** start **
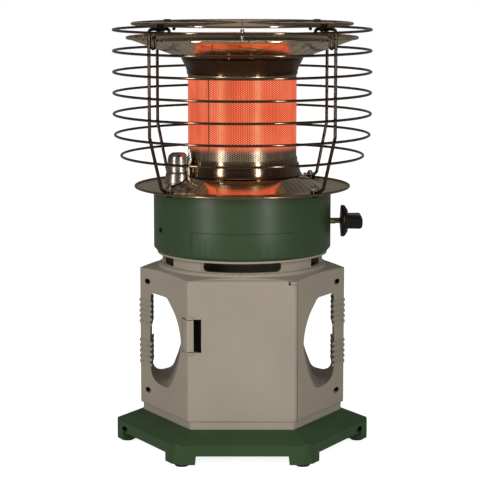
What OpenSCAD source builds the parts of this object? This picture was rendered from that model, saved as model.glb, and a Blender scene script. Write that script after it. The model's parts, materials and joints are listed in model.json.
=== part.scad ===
// Portable propane heater.
// A hexagonal cabinet holds a one-pound gas cylinder. A drum on its neck holds the regulator,
// the valve and the mixer, and a caged radiant burner with two reflectors stands on the drum.
// Origin: on the floor, under the burner axis. The door faces -Y and the knob +X. Millimetres.

/* [Feet] */
// Diameter of a rubber foot
foot_d = 17.2; // [12:0.1:22]
// Height of a foot under the base
foot_h = 4; // [2:0.5:8]
// Distance of each foot's centre inside the flat cut on a base corner
foot_inset = 11.9; // [10:0.1:16]
// Diameter of the stud that holds a foot
foot_stud_d = 6; // [4:0.5:8]

/* [Base] */
// Corner radius of the base hexagon, measured before its corners are cut
base_r = 159.4; // [156:0.1:170]
// Length cut off each corner of the base hexagon
corner_cut = 4; // [3:0.1:6]
// Height of a leg under the rim
leg_h = 10.5; // [6:0.5:20]
// Length of a leg along each face
leg_len = 24; // [20:0.5:34]
// Height of the upright rim of the base
rim_h = 12.5; // [11:0.5:20]
// Rise of the sloping top from the rim to the cabinet
slope_h = 12; // [6:0.5:20]
// Wall of the base mouldings
base_wall = 3; // [2:0.25:4]
// Distance of a base screw inside the flat cut on a base corner
base_screw_inset = 10.4; // [8:0.1:14]
// Depth of the hole in front of a base screw head, measured from the parting plane
base_screw_seat = 7; // [4:0.5:9]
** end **
* [WORK TO BE COMPLETED]: Your task is to reproduce the whole listing exactly.

* [REPLY TO THE EXERCISE]:
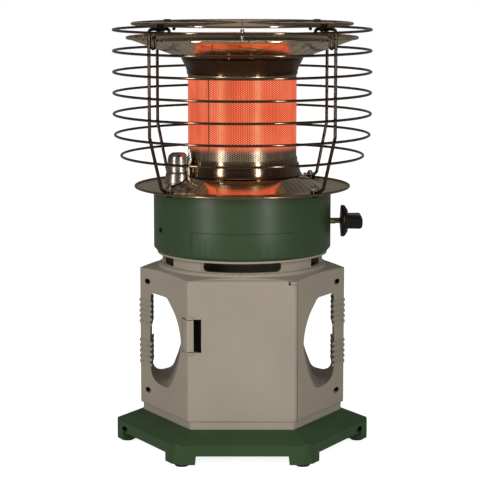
What OpenSCAD source builds the parts of this object? This picture was rendered from that model, saved as model.glb, and a Blender scene script. Write that script after it. The model's parts, materials and joints are listed in model.json.
=== part.scad ===
// Portable propane heater.
// A hexagonal cabinet holds a one-pound gas cylinder. A drum on its neck holds the regulator,
// the valve and the mixer, and a caged radiant burner with two reflectors stands on the drum.
// Origin: on the floor, under the burner axis. The door faces -Y and the knob +X. Millimetres.

/* [Feet] */
// Diameter of a rubber foot
foot_d = 17.2; // [12:0.1:22]
// Height of a foot under the base
foot_h = 4; // [2:0.5:8]
// Distance of each foot's centre inside the flat cut on a base corner
foot_inset = 11.9; // [10:0.1:16]
// Diameter of the stud that holds a foot
foot_stud_d = 6; // [4:0.5:8]

/* [Base] */
// Corner radius of the base hexagon, measured before its corners are cut
base_r = 159.4; // [156:0.1:170]
// Length cut off each corner of the base hexagon
corner_cut = 4; // [3:0.1:6]
// Height of a leg under the rim
leg_h = 10.5; // [6:0.5:20]
// Length of a leg along each face
leg_len = 24; // [20:0.5:34]
// Height of the upright rim of the base
rim_h = 12.5; // [11:0.5:20]
// Rise of the sloping top from the rim to the cabinet
slope_h = 12; // [6:0.5:20]
// Wall of the base mouldings
base_wall = 3; // [2:0.25:4]
// Distance of a base screw inside the flat cut on a base corner
base_screw_inset = 10.4; // [8:0.1:14]
// Depth of the hole in front of a base screw head, measured from the parting plane
base_screw_seat = 7; // [4:0.5:9]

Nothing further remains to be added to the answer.